◆ **EXERCISE BRIEF**: Find the string "More" and gather every line that holds it.

◆ **DATA SHOWN**:
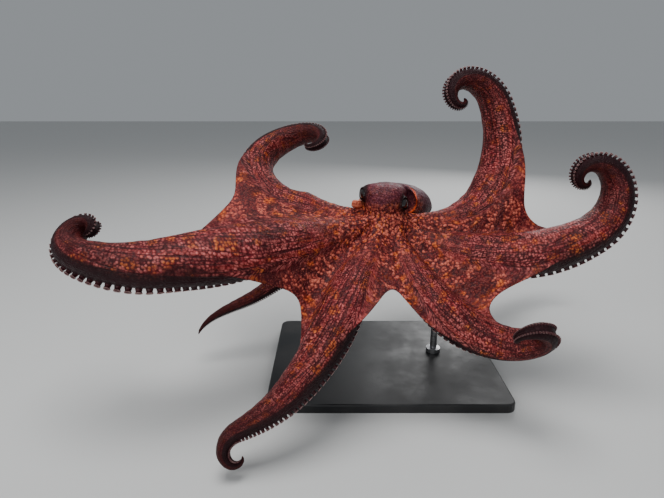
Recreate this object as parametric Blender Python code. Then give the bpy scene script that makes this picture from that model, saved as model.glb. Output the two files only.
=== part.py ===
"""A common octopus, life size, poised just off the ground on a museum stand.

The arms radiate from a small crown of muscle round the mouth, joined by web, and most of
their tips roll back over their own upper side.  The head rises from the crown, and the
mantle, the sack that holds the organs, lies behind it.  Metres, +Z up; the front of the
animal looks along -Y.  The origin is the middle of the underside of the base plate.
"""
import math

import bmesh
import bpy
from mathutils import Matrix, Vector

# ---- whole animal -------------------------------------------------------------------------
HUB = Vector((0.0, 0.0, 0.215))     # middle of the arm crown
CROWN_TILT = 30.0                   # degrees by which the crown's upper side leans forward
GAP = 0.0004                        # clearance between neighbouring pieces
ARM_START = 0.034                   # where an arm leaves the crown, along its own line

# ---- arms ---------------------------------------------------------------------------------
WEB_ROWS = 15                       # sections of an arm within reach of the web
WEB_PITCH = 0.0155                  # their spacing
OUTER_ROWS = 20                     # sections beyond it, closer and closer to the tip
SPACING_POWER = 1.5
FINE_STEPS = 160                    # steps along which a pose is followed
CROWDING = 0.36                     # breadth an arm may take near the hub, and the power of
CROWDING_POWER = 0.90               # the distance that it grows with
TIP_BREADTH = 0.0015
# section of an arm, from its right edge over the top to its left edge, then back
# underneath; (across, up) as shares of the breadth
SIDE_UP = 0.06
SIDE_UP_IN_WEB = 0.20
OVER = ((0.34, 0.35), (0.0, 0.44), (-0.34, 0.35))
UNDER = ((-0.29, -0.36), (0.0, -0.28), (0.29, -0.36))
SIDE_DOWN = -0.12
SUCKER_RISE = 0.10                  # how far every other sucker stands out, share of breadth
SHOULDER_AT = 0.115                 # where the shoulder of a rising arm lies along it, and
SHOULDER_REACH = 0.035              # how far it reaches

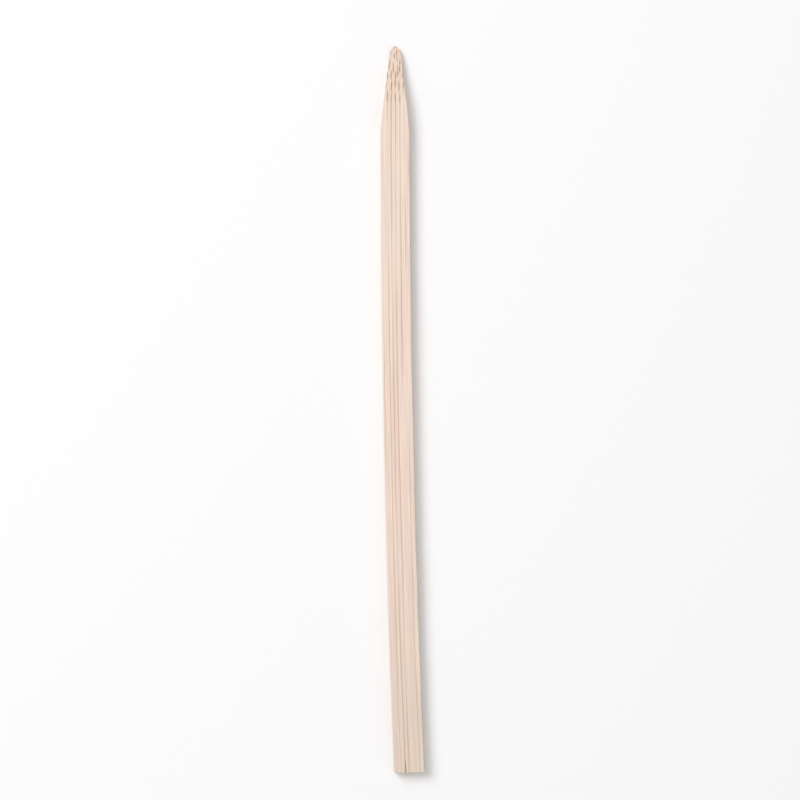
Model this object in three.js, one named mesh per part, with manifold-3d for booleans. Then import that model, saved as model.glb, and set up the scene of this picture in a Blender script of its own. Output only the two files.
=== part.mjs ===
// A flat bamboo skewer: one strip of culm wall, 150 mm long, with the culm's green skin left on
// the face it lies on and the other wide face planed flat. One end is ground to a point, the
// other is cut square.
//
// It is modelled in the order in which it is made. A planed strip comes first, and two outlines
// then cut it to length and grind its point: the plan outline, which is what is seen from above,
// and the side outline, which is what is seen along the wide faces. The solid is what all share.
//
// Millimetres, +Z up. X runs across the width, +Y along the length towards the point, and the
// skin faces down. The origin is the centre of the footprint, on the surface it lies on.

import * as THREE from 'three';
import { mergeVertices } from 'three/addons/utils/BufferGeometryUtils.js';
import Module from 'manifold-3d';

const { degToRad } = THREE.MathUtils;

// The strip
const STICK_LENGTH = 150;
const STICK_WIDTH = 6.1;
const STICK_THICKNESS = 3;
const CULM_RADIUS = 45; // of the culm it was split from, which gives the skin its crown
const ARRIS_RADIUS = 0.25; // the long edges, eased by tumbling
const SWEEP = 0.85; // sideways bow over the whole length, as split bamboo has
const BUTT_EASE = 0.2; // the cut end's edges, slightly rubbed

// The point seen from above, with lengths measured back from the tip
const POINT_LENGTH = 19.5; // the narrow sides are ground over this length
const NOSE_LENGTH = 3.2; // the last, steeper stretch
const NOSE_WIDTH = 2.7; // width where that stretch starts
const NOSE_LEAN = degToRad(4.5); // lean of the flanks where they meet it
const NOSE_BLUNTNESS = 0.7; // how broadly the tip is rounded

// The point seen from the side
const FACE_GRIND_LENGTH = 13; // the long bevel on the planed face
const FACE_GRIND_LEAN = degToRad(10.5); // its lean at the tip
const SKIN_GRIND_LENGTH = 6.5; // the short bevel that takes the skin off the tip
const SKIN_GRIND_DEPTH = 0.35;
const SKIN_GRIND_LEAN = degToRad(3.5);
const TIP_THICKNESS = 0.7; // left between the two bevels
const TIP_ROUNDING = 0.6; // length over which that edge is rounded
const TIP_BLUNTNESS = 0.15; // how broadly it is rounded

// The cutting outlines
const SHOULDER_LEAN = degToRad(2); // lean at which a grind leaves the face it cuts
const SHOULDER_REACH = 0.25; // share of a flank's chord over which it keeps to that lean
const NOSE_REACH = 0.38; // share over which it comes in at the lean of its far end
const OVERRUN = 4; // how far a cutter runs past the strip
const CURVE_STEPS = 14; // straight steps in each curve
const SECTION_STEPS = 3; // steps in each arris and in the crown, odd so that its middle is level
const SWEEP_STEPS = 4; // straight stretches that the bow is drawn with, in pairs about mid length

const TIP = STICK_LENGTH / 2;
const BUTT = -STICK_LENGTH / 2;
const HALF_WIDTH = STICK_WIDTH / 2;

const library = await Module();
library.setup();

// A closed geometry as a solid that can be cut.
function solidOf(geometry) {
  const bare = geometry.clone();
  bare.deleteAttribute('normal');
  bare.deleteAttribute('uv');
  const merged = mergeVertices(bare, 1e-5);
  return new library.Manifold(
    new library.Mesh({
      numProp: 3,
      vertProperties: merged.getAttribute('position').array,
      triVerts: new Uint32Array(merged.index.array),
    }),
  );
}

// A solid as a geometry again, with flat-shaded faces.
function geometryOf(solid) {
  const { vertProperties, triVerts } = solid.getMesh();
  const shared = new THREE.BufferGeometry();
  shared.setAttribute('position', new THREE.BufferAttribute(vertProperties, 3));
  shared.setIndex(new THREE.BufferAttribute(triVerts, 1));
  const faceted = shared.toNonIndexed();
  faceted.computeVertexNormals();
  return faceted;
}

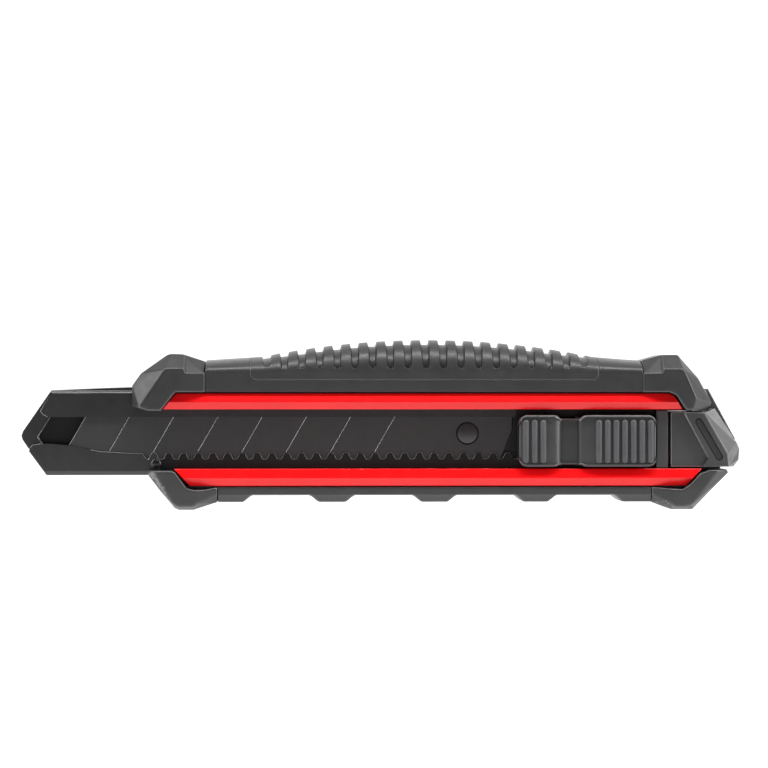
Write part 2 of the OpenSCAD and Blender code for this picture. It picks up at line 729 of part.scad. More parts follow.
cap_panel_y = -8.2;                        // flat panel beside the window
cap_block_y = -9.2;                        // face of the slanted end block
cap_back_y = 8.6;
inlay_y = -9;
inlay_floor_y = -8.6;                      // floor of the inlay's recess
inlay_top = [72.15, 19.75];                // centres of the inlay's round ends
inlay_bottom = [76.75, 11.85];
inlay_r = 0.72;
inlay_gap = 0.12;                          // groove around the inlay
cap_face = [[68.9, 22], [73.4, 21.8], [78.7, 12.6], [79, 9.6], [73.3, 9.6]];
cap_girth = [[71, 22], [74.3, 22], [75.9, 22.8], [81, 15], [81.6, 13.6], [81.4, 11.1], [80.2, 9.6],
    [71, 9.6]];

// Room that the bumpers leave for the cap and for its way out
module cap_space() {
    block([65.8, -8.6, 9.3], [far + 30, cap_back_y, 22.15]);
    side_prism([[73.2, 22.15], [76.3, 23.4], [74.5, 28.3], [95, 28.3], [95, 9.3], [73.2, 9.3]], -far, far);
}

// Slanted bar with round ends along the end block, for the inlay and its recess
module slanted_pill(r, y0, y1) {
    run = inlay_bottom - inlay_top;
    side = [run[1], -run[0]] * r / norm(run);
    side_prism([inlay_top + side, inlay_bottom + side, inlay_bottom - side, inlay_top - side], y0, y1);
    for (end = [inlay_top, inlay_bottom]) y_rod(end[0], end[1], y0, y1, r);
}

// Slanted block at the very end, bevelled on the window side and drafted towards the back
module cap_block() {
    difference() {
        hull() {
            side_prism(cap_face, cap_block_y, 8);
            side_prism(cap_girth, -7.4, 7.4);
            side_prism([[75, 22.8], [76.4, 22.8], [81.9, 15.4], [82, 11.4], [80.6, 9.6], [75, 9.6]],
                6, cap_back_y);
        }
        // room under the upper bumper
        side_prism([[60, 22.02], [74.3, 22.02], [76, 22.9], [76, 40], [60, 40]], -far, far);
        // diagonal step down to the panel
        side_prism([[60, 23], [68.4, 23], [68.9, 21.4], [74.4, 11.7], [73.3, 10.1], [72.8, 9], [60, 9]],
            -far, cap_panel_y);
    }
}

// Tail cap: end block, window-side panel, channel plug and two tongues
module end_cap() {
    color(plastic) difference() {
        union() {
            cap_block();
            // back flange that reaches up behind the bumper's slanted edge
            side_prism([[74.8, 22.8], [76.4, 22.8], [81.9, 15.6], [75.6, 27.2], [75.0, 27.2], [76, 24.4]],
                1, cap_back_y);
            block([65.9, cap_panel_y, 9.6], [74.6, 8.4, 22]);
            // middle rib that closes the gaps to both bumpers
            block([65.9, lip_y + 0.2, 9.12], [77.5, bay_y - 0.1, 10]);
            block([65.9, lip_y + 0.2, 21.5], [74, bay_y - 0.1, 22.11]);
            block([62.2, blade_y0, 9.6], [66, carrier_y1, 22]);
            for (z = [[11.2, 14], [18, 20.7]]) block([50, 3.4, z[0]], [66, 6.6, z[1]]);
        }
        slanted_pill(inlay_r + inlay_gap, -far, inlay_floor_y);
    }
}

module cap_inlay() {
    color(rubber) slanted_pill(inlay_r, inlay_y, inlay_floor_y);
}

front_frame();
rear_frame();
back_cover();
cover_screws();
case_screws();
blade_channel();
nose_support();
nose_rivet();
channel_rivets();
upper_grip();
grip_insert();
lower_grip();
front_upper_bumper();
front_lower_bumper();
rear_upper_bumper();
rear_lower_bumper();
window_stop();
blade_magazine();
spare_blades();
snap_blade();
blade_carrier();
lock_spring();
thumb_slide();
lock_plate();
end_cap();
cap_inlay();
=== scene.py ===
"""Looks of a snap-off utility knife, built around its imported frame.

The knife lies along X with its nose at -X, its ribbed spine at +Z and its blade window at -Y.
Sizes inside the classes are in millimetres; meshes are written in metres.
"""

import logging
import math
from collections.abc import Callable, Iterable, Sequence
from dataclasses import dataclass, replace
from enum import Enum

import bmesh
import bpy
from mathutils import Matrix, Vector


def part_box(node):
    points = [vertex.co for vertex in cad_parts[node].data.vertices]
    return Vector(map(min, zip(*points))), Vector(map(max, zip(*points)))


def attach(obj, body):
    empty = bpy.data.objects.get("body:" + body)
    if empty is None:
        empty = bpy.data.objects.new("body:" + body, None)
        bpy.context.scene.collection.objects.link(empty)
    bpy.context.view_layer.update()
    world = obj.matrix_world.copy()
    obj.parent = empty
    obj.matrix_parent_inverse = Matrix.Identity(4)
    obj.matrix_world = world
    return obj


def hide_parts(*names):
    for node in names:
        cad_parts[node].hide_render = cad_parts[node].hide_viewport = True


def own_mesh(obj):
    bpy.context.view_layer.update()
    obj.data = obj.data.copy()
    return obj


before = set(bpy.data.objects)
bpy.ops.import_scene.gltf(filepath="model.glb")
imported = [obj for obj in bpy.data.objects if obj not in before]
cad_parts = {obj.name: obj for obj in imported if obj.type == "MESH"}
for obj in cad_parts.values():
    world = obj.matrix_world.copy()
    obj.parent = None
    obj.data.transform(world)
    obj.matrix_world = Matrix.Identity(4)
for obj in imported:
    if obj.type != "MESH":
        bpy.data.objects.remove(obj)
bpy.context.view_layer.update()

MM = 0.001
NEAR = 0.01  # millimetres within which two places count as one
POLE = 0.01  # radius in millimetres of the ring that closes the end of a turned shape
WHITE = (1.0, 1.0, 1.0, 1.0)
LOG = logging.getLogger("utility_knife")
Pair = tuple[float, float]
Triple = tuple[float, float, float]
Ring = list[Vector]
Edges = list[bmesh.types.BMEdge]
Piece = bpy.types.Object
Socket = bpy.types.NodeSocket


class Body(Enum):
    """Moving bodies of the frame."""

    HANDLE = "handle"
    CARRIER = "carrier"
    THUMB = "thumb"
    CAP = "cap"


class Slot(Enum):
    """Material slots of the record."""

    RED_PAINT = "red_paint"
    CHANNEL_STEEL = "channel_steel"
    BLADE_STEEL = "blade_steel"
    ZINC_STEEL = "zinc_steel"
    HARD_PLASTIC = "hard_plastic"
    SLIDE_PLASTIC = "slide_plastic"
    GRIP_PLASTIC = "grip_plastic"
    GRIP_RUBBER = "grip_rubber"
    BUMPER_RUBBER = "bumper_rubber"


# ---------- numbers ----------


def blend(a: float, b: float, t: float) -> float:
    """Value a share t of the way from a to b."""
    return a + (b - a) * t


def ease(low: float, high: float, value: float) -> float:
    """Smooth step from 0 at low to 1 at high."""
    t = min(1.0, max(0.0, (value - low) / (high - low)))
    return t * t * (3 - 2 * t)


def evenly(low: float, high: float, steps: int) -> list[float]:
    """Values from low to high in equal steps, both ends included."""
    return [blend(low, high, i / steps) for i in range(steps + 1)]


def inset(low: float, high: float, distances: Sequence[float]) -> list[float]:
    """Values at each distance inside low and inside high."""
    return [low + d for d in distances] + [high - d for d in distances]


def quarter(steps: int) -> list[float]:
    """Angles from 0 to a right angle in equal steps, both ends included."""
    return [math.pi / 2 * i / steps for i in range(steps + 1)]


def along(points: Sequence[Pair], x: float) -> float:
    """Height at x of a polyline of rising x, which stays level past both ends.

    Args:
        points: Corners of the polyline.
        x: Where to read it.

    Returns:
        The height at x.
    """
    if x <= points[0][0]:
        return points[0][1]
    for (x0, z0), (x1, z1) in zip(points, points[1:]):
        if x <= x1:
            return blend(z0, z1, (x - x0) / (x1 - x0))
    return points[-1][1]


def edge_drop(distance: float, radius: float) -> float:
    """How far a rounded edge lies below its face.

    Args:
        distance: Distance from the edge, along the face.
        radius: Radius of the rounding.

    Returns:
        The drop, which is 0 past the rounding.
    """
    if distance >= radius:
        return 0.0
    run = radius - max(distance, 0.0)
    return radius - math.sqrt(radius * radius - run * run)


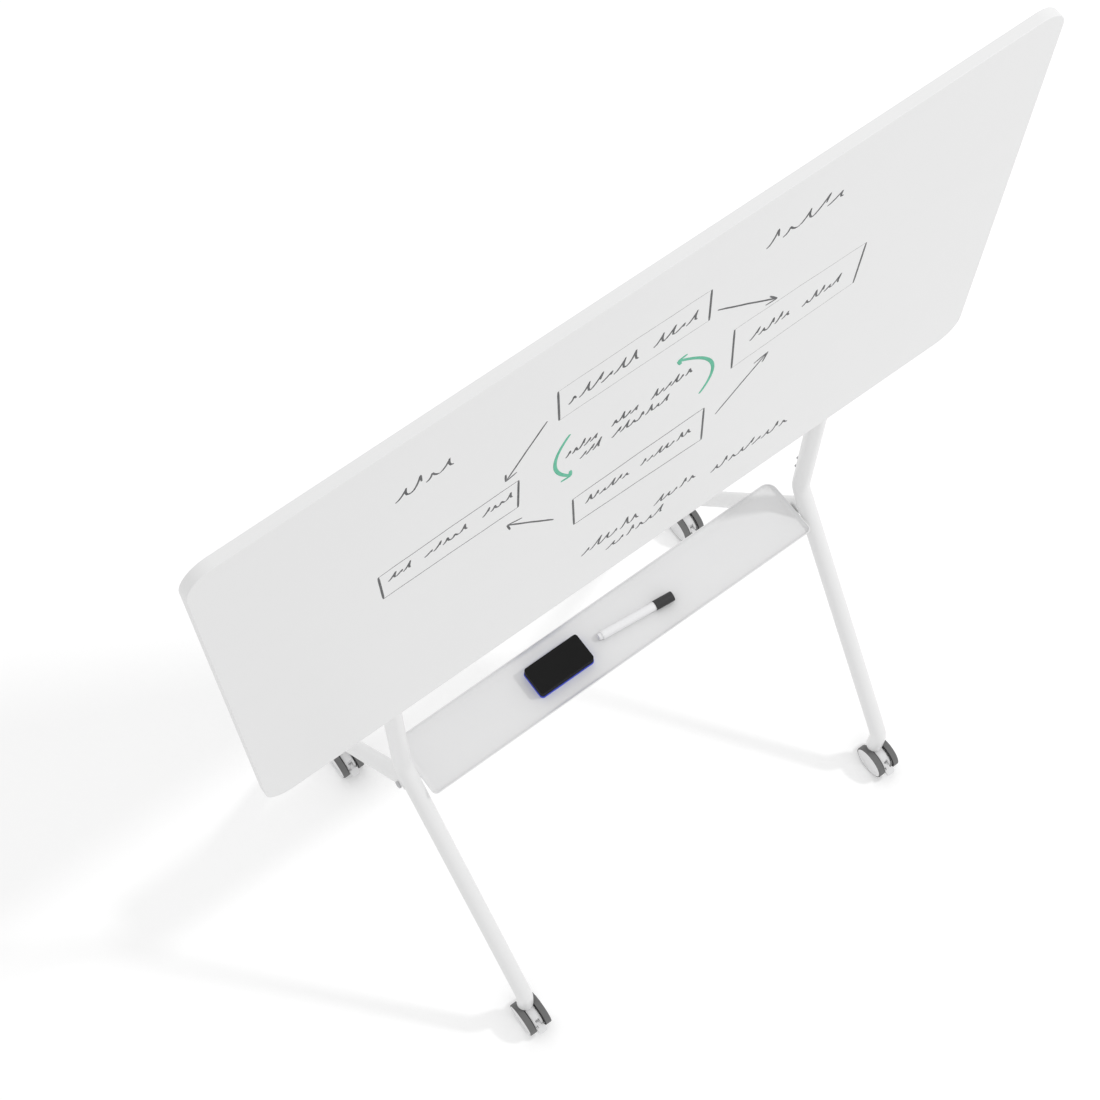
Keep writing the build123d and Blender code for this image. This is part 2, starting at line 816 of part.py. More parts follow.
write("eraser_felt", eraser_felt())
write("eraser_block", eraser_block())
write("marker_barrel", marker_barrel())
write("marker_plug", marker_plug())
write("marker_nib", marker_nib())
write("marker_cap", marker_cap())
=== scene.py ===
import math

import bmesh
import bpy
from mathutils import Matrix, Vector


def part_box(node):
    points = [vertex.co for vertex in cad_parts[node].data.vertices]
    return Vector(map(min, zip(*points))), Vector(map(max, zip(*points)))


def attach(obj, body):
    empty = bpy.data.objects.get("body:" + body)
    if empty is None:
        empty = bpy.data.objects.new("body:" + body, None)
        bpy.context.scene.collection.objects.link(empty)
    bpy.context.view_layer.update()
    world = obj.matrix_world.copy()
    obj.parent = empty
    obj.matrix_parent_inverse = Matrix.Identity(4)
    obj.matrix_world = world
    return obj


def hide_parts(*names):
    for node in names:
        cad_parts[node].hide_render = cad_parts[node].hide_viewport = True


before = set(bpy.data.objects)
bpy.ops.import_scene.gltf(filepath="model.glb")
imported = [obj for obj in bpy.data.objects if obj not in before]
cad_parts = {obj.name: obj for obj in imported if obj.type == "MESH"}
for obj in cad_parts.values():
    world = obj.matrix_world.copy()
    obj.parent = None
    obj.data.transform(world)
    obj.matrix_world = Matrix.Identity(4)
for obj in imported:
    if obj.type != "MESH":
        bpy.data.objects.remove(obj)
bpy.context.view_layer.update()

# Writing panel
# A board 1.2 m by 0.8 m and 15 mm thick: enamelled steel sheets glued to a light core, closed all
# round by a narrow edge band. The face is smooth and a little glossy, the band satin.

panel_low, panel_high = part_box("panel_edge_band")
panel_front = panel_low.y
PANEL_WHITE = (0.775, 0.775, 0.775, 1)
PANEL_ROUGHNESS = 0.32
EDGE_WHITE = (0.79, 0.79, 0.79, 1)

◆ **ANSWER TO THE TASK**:
Write part 2 of the OpenSCAD and Blender code for this picture. It picks up at line 729 of part.scad. More parts follow.
Keep writing the build123d and Blender code for this image. This is part 2, starting at line 816 of part.py. More parts follow.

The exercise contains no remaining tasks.